The Not-So-Obvious Choice

Sometimes the obvious choice is just wrong. That’s where education comes in. Thomas M. Fafinski educated us in a recent visit to the Financial Fortitude radio show. Tom is co-founder of Virtus Law.[i]Besides practicing and teaching law, Tom is an author and wrote a book titled The Ultimate Guide to Estate Planning.

Our visit addressed factors trust grantors should consider when appointing trustees. We aren’t legal experts, but we took pretty good notes. If you need to appoint trustees or have questions, we encourage you to use this post as a starting point before seeking advice from a legal expert. You can reach Tom and Virtus Law by the source listed in the endnotes.[ii]

Many grantors make the “obvious choice” appointing a trustee to manage the trust after the grantor’s death: Grantors want somebody they know well. They want somebody with the best interests in mind for all trust beneficiaries. The “obvious choice” for the job is an adult child or another dependable family member. However, Tom says by thinking about the trustee role as four distinct functions, grantors might want to seriously consider different trustee appointment choices. The functions are administrative, investment, distribution, and protector.

1. The administrative function handles mail, tax returns, and related tasks. These tasks are straight-forward, but they require diligent attention and some expense.

2. The investment function requires the most time, skill, and devotion. When one person assumes all four trustee functions, they receive no compensation, and remaining beneficiaries do no work. What if the trusted family member makes investment mistakes or markets lead to unfavorable outcomes? How will beneficiaries respond? You don’t want beneficiaries to be worse off with your wealth than they would have been without your wealth. The alternative to assigning a family member assigns the financial adviser who helped you grow and preserve your wealth. Besides relieving a family member of the responsibility and consequences of unfavorable outcomes, beneficiaries can learn about investing and discover your values in the process.

3. The distribution function can be easy or complicated depending on the trust’s distribution terms. If the trust prescribes a lump sum distribution or periodic distributions, account custodians handle the work simply on the authority of the trustee. However, if distribution terms include contingencies, they force the trustee to make judgments. For example, consider a grantor who wants their beneficiaries to rely on their own wealth-building ability and not just trust account distributions. Terms might require beneficiaries to earn at least, say, $75,000 per year.

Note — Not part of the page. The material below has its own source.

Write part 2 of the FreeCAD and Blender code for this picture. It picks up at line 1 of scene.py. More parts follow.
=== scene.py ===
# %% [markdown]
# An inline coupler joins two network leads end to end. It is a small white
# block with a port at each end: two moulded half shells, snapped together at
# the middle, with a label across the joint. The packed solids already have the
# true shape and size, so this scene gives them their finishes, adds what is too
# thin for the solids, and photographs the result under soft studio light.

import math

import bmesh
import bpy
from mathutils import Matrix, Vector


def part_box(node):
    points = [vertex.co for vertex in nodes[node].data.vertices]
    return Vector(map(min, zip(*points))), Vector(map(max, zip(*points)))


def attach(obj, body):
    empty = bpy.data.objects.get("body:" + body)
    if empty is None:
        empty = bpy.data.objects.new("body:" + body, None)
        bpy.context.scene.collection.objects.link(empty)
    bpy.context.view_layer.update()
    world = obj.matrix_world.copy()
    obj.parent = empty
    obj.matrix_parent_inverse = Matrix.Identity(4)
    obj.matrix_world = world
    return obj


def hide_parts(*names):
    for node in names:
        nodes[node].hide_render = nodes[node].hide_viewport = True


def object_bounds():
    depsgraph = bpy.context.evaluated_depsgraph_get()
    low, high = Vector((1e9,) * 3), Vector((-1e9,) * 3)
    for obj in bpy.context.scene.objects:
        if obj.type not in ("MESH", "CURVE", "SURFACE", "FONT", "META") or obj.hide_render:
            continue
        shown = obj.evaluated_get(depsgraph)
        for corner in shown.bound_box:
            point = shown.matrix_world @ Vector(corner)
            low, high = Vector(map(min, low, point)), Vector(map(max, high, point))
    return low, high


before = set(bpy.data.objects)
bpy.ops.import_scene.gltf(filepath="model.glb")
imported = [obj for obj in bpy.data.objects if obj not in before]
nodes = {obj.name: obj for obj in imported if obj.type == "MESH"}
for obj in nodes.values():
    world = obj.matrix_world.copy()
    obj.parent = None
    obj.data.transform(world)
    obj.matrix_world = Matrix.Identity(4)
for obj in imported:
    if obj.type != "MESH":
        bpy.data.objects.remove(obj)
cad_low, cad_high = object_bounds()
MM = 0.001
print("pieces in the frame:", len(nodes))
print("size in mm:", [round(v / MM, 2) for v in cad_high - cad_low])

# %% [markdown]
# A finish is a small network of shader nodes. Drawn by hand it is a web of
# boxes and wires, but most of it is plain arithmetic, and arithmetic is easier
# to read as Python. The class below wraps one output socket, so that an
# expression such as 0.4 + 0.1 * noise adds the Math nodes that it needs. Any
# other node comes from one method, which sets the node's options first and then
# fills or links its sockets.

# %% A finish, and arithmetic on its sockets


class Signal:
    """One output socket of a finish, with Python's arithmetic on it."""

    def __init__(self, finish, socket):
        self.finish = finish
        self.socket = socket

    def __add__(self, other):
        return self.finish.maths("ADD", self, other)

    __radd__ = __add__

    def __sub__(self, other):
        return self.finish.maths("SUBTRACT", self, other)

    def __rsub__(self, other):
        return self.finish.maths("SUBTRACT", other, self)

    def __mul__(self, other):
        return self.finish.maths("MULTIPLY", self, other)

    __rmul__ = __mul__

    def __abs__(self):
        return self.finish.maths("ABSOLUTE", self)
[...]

The contingency forces the trustee to seek income documents from beneficiaries. It gets complicated and potentially disruptive to relationships between beneficiaries.

4. A trust must be a living document because its terms can affect beneficiaries for years, even generations. Changes in law and unforeseen circumstances can bear on the trust’s capacity to serve grantors’ objectives. Therefore, trustees must act to protect beneficiaries. They can go to court to change trust terms when things change. Trustees must care about law changes and know when they should act to seek changes.

Nobody gets excited about making plans for their death, so people procrastinate about wills and trusts. Look, it wasn’t raining before Noah built the ark. But the rains will come sooner or later, so maybe today is better than tomorrow to start committing plans to paper.